Combining that tool and other communications with Shindell yields an estimated 180,000 premature American deaths avoided between now and 2030 thanks to the cleaner air that would result from provisions of the legislation as passed by the Senate…and thought likely to pass the House, again most likely on a party-line vote, as early as Friday, August 12. Additionally, the reduced air pollution would result in 10 million fewer lost work-days worth $2 billion to the U.S. economy, 60,000 fewer incidences of dementia, and increased staple crop yields worth $4 billion to U.S. farmers over the next eight years.

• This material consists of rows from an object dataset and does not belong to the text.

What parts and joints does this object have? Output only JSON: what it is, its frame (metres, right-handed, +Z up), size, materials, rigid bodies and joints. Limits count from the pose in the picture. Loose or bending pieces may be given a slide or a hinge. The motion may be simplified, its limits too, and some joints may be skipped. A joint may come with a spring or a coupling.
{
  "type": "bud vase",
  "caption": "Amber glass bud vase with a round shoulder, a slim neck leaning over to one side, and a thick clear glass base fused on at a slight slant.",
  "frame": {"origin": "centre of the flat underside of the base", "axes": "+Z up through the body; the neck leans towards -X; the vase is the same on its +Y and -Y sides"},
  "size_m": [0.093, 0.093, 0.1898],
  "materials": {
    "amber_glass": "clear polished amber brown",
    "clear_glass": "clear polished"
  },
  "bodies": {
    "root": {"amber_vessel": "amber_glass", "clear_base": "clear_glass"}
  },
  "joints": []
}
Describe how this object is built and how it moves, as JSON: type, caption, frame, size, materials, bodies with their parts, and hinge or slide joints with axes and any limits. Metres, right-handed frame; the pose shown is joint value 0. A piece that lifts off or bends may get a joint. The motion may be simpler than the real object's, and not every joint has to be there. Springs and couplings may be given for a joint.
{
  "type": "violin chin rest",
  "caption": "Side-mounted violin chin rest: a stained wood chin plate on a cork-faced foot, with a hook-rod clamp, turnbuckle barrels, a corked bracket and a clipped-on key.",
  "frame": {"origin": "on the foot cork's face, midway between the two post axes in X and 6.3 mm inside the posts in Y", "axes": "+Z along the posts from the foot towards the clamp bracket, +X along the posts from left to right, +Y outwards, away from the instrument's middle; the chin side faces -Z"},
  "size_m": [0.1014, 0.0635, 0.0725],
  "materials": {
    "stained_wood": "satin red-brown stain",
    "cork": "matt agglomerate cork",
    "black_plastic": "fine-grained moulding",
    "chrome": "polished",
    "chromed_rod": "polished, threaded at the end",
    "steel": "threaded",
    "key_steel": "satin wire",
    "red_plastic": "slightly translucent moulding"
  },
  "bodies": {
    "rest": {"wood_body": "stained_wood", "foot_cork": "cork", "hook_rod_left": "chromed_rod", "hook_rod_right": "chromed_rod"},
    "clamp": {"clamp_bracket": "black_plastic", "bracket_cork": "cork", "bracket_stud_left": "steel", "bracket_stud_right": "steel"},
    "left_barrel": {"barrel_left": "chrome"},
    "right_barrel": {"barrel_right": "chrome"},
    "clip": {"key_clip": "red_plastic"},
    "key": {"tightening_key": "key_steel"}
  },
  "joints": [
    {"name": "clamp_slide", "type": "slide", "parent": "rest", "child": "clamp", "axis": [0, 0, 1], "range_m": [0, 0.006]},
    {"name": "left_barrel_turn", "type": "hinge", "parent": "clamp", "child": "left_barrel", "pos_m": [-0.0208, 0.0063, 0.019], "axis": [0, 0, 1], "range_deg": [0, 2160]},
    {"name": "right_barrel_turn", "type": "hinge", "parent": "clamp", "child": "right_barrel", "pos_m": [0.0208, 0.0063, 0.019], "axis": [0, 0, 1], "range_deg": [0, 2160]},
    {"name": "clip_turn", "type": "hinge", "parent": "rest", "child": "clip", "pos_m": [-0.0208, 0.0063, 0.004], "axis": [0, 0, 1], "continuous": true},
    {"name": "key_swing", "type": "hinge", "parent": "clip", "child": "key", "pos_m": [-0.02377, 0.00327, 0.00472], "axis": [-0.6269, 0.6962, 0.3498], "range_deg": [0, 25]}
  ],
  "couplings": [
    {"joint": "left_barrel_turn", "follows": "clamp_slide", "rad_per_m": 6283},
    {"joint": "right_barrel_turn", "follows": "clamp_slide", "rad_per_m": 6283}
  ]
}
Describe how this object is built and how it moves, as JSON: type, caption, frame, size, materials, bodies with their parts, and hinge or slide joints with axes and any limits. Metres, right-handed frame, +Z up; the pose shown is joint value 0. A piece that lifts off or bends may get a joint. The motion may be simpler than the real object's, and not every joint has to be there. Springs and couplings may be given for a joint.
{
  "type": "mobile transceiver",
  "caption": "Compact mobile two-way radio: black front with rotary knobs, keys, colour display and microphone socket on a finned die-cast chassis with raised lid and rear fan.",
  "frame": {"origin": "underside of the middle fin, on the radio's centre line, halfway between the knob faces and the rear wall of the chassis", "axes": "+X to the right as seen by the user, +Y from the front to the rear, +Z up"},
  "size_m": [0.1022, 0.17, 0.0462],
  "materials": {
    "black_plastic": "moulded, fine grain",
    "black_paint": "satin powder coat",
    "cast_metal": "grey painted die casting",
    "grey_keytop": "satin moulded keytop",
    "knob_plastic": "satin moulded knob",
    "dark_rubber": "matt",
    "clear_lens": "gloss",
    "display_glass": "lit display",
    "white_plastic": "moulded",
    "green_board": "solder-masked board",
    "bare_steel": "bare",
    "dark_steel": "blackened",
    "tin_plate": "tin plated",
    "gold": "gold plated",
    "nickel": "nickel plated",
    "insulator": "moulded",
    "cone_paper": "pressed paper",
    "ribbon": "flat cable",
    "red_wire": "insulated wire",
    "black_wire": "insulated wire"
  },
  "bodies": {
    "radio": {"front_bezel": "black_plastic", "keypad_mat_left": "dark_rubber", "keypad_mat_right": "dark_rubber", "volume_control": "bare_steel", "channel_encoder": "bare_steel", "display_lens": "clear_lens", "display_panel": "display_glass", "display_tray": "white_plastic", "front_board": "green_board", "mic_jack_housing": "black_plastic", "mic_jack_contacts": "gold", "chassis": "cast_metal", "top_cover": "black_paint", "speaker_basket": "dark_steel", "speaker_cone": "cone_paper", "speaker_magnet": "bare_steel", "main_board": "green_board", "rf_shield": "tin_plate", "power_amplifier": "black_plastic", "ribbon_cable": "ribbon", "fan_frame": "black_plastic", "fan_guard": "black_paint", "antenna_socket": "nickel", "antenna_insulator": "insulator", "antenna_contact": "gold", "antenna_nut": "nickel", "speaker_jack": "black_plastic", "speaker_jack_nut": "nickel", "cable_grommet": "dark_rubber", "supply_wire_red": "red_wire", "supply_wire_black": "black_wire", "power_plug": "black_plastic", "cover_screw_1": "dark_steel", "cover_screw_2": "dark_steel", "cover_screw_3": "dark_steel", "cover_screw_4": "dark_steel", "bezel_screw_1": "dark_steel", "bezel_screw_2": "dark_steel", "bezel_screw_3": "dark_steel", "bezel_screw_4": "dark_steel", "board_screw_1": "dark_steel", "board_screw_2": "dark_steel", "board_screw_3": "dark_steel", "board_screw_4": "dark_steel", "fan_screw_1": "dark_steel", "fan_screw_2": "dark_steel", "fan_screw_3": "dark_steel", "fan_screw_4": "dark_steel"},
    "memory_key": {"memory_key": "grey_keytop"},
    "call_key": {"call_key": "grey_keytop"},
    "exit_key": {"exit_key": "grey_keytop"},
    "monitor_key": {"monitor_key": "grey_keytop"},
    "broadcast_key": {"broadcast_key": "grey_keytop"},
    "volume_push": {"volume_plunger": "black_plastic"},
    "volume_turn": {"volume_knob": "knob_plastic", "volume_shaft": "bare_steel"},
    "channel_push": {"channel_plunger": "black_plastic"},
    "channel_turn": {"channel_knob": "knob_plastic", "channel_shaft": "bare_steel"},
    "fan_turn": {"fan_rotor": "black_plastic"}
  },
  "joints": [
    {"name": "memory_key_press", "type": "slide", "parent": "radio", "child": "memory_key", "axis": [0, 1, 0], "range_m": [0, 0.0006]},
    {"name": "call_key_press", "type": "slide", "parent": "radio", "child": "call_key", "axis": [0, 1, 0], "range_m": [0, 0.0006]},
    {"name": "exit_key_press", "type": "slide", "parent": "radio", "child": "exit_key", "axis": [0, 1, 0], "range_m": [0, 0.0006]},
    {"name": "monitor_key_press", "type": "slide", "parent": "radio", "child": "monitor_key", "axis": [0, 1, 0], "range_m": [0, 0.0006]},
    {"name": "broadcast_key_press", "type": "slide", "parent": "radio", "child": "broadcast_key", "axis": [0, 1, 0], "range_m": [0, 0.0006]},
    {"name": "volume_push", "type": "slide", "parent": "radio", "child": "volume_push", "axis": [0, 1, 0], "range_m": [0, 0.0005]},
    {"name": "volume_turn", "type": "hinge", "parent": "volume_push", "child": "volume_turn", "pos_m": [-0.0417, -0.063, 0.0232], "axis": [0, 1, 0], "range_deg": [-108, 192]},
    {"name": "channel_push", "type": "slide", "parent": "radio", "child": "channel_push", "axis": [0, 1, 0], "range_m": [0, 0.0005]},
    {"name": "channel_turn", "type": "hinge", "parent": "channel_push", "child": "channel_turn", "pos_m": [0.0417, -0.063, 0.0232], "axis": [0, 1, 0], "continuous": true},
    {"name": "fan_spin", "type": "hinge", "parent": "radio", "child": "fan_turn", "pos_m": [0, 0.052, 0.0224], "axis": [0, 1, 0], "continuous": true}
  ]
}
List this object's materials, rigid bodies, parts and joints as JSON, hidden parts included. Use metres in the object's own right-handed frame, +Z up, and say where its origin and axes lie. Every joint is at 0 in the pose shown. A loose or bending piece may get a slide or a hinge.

Moody’s Analytics and the Committee for a Responsible Federal Budget also project that the bill would modestly curb inflation in the short term by raising more revenue through changes to the tax code than it spends (and thus reducing the amount of money circulating in the economy). In the long-term, they conclude that the legislation will reduce future inflationary pressures by lessening U.S. reliance on fossil fuels and their unstable prices. Energy Innovation projects that the Inflation Reduction Act would create 1.5 million jobs and boost gross domestic product by about 0.86% in 2030. And Rhodium Group estimates that average U.S. household energy costs would decrease by about $1,000 per year between 2021 and 2030, mostly due to reduced fuel bills resulting from the adoption of EVs.
The Republican leadership in the Senate, under Minority Leader Mitch McConnell (R-Ky) steadfastly rejects those estimates, and House Republicans are expected to do so also.
Clearly ‘historic’ climate action
If signed into law as appears increasingly likely, the Inflation Reduction Act will represent by far the most substantive U.S. effort to mitigate climate change. Over the past 17 years, U.S. greenhouse gas emissions declined by just 17%, or 1% per year. Over the next eight years, this package is projected to triple that rate of emissions cuts, to 3% per year, bringing the country to about 40% below 2005 levels in 2030; within striking distance of its Paris commitment.
The legislation is projected to improve Americans’ health, employment, economic growth, and agricultural productivity, while inflation and the federal deficit would shrink. All while representing the U.S. federal government’s first substantial effort to reign in climate pollution and bring its Paris commitment within reach.
Final enactment is widely expected to also help restore the U.S.’s standing as an international leader on the climate issue, enhancing U.S. sway with other countries in the needed international effort to address excessive climate change.